本日朝のテレビでやっていたみたいですね。
今回はそのお話を少ししてみようかと思います。
刺青のレーザー希望の患者さんが増えているということですが、
それもさもありなんと思います
だって、刺青を入れる人が以前より増えましたからね。
そもそも刺青がなぜ入れられたかの話をすると長くなるのでしませんが、(リンクはこちら)
定義からして、簡単に消えないものです。
これが、アートメイク、タトゥも同じ。
なので、一生のお付き合いをする覚悟で行う必要があります。
「すぐに消える」と思わない方がいいのです。
さて刺青を消す方法は簡単に2種類に分けることができます。
手術で取る方法とレーザーで色素を飛ばす方法です。
手術では、周りの組織ごとすべて取り去ります。
レーザーでは一般に周りの正常な組織に影響が及ぶことは少ないです。
(まったくない訳ではないことは要注意)
したがって、レーザーを選択するか方が多いだろうということが容易に想像することができます。
でも、レーザーも万能ではありません。
レーザーとは特定の波長の光を照射し、その光を色素が吸収して発熱し、細かな断片に粉砕されます。
その細かな色素の断片を体内のお掃除細胞が取り込み、おしっこの中に捨てるのです。
このような複雑な経過をたどって、色素は薄くなります。
問題点その1
直後に薄くなるわけではありません。
お掃除細胞が取り込む必要があるので時間がかかります。直後に消えるわけではないのです。
問題点その2
色素によって色の消え方が、変わります。
レーザーの種類や色素の種類によって、改善度合いが変わります。
レーザー光の波長をうまく吸ってくれる色素は消えるでしょう。
しかし、吸わない色素ではあまり効果ありません。
逆に吸いすぎても熱が予想よりも多く出ればトラブルになりますし、
色素が熱で変性したり、周囲の化学物質と反応して妙な色が逆についてしまう可能性もあります。
問題点その3
深いところにはレーザーは届きません。
光を組織の中に入れるわけですから、当然深い部分には光は届きません。
せいぜいコンマ数ミリから1ミリ、2ミリの単位です。
なので、深すぎる部分に存在する色素には光は届かず、当然効果もありません。
まあ、色素が深すぎても、皮膚からは見えないので逆に問題は無いのかもしれませんが。
同様の理由で、色素の存在する深さにムラがあった場合は、治療効果にもムラが出てしまいます。

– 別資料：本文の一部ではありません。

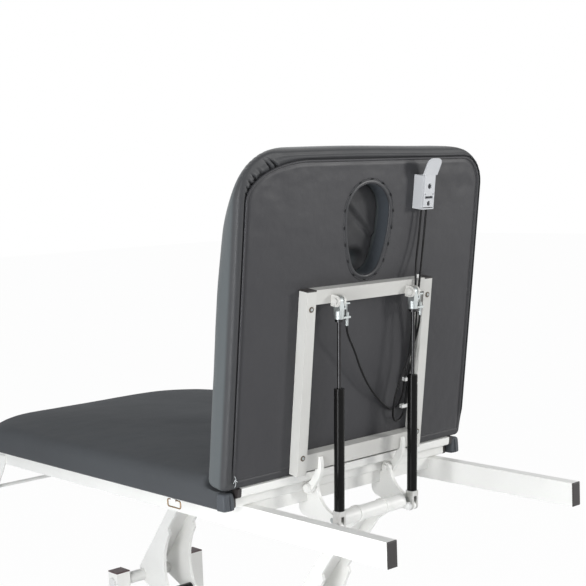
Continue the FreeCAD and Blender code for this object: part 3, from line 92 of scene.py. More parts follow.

プロの方が彫った刺青は、深さにムラがないので、消えやすいけど、
素人さんだと、色素の深さにムラが出てしまい、消えにくい。
なんていうお話もあります。
というわけで、レーザー治療も万能では無いということをわかっていただけたかと思います。
実際に、鉛筆の芯をさした時の色を消すのも大変な事があるくらいですから、
刺青を消すのはもっと大変なのです。
刺青をするときには、取る可能性があることも考えて欲しいのです。
取るのは、大変だよ・・・
追記。
刺青のレーザー治療については医療保険は原則として適応にはなりません。
ただし、外傷性刺青の場合は、
(何らかの事故などにより、皮下に色素が入ってしまうこと。さっきの鉛筆の芯が刺さることも含めます)
保険が効くこともありますので、その時には相談してみてくださいね。